### DATASET EXCERPT
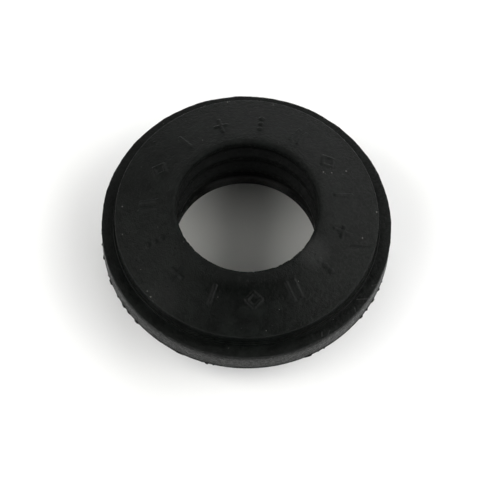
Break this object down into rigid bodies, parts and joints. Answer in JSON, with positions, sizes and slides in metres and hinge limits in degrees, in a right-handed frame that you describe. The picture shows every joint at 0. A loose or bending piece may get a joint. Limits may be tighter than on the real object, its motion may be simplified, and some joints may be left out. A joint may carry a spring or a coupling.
{
  "type": "suspension bump stop",
  "caption": "Moulded rubber ring with a raised coned face, a flange, a ribbed bore that grips a damper rod and a spigot that plugs into its seat.",
  "frame": {"origin": "on the bore's axis, at the bottom end of the spigot", "axes": "+Z along the bore, out through the raised face"},
  "size_m": [0.045, 0.045, 0.015],
  "materials": {
    "moulded_rubber": "matte, lightly dusty, with moulding flash on its edges"
  },
  "bodies": {
    "root": {"stop_ring": "moulded_rubber"}
  },
  "joints": []
}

### GIVEN TASK
Extract, word for word, each line of the listing above.

### TASK RESPONSE
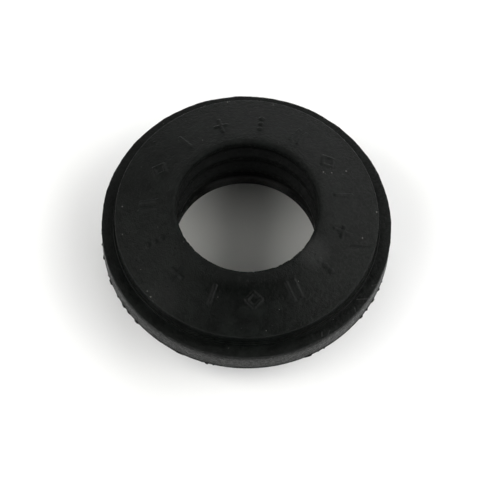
Break this object down into rigid bodies, parts and joints. Answer in JSON, with positions, sizes and slides in metres and hinge limits in degrees, in a right-handed frame that you describe. The picture shows every joint at 0. A loose or bending piece may get a joint. Limits may be tighter than on the real object, its motion may be simplified, and some joints may be left out. A joint may carry a spring or a coupling.
{
  "type": "suspension bump stop",
  "caption": "Moulded rubber ring with a raised coned face, a flange, a ribbed bore that grips a damper rod and a spigot that plugs into its seat.",
  "frame": {"origin": "on the bore's axis, at the bottom end of the spigot", "axes": "+Z along the bore, out through the raised face"},
  "size_m": [0.045, 0.045, 0.015],
  "materials": {
    "moulded_rubber": "matte, lightly dusty, with moulding flash on its edges"
  },
  "bodies": {
    "root": {"stop_ring": "moulded_rubber"}
  },
  "joints": []
}